Da Cunha pediu licença de dois anos após ser afastado das ruas e ter a arma e o distintivo tomados pela cúpula da Polícia Civil. Essa punição ocorreu após uma série de procedimentos abertos contra o delegado, por conta de irregularidades cometidas por ele, a maioria relacionada a postagens dele na internet.
Em alguns desses vídeos polêmicos, Cunha chegou a chamar os policiais mais velhos de “raposas” e chegou a atacar diretamente o delegado-geral, Ruy Ferraz Fontes.
No vídeo de retorno à ativa, o delegado youtuber não diz se vai pedir novo afastamento para entrar na disputa eleitoral deste ano. Afirma, porém, que vai continuar com a publicação de vídeos e compartilhar informações da Polícia Civil.
“Só uma coisa que importa. Esse cara aqui é um delegado de polícia de 1º classe da ativa. Não tem essa… Pra quem achava: ‘Ah, o Da Cunha fui expulso da polícia’. Nunca fui expulso da polícia, nunca fui suspenso, nunca tomei uma punição administrativa. Nunca fui punido. Nunca. Voltei por decisão minha, e estou no meu lugar de delegado da ativa”, afirmou.
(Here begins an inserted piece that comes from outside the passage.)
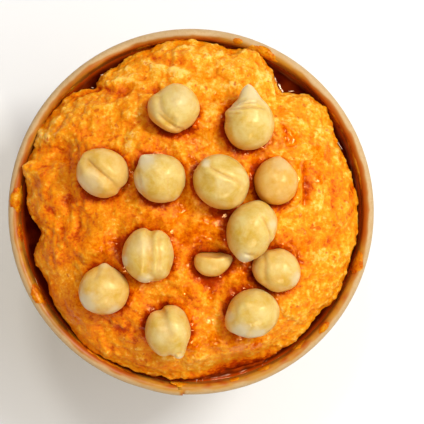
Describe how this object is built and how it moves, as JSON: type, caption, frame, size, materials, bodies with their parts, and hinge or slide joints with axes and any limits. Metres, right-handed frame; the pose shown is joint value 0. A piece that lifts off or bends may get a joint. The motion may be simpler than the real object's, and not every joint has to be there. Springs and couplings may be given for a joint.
{
  "type": "hummus",
  "caption": "Round paper tub heaped with orange red pepper hummus, oil in the gap round the heap, topped with whole cooked chickpeas.",
  "frame": {"origin": "middle of the foot ring, on the table", "axes": "+Z up out of the tub; +Y is up and +X is right in the view from above, with the wall's seam near -Y"},
  "size_m": [0.096, 0.096, 0.0824],
  "materials": {
    "kraft_card": "brown kraft card, matte, with a thin coating inside",
    "hummus": "grainy moist bean paste with red pepper, oily in patches",
    "oil": "clear red-brown paprika oil, liquid gloss",
    "chickpea": "boiled chickpea skin, smooth, damp and slightly translucent"
  },
  "bodies": {
    "root": {"bowl_wall": "kraft_card", "bowl_base": "kraft_card", "hummus": "hummus", "oil": "oil", "chickpea_01": "chickpea", "chickpea_02": "chickpea", "chickpea_03": "chickpea", "chickpea_04": "chickpea", "chickpea_05": "chickpea", "chickpea_06": "chickpea", "chickpea_07": "chickpea", "chickpea_08": "chickpea", "chickpea_09": "chickpea", "chickpea_10": "chickpea", "chickpea_11": "chickpea", "chickpea_12": "chickpea", "chickpea_half": "chickpea"}
  },
  "joints": []
}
Embora diga que a briga com os superiores é caso superado, Cunha é alvo de ao menos três processos administrativos na Corregedoria que podem terminar em demissão. Além disso, é alvo de ação na Justiça movida pelo delegado-geral.
A Polícia Civil não quis informar por quais casos o policial está sendo investigado. Só informou que “os procedimentos disciplinares em desfavor do referido policial seguem em curso”.
De acordo com a Polícia Civil, Cunha só poderá pedir nova licença daqui a cinco anos. Isso não interfere, porém, no afastamento para eleições. Segundo a instituição, a “desincompatibilização” para candidatura a cargo eletivo é fundamentada em lei própria, “que estabelece inclusive prazos e condições distintas para o afastamento da função pública, conforme o cargo pretendido”.